There were mixed feelings about the outlook for the market among respondents. 50 per cent said they were confident in the financial performance of their office building portfolios over the next five years.
And 61 per cent believe office occupancy rates will increase over that period.
“Office landlords are facing a worrying array of financial challenges,” said Wybo Wijnbergen, chief executiveof infinitSpace.
“The high cost of borrowing has put immense pressure on the industry, only compounded by high inflation, which has made operational costs difficult to manage. So, it’s no surprise that many feel uncertainty about the current state of affairs for their portfolios.
“A strategic, future-focused approach that taps into market demand is key. Looking into converting underutilised properties into other real estate types with the help of third-party providers can equip landlords to thrive in the rapidly evolving workspace landscape, helping them secure a more stable financial future.”
Some private credit industry stakeholders have suggested that challenges in the commercial real estate market could present an opportunity.

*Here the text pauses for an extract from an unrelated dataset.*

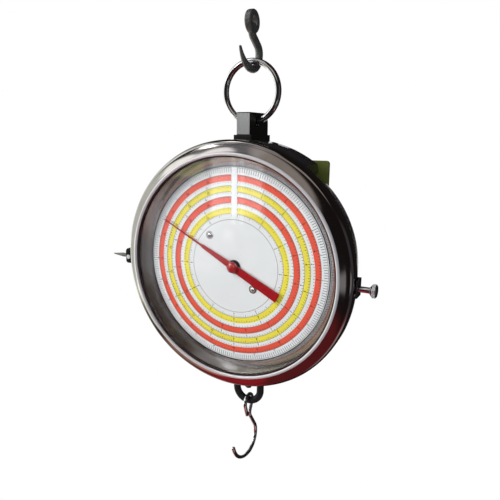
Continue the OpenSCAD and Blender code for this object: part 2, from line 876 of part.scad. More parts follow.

Traditional banks have reined in their lending, which has created “a compelling opportunity for private credit to fill the void left by lenders currently on the sidelines,” according to Rich Byrne, president of Benefit Street Partners, which manages around $75bn (£58.4bn) of assets across a range of credit strategies.
“Currently there are a lot of challenges in commercial real estate, which presents a uniquely attractive opportunity for investors with fresh capital to deploy,” he told Alternative Credit Investor.
And analysis from KKR earlier this year which suggested there is a $500bn opportunity in the commercial real estate debt market as banks retrench from lending.
This funding gap will be filled by commercial mortgage-backed securities and debt funds, the investment firm said.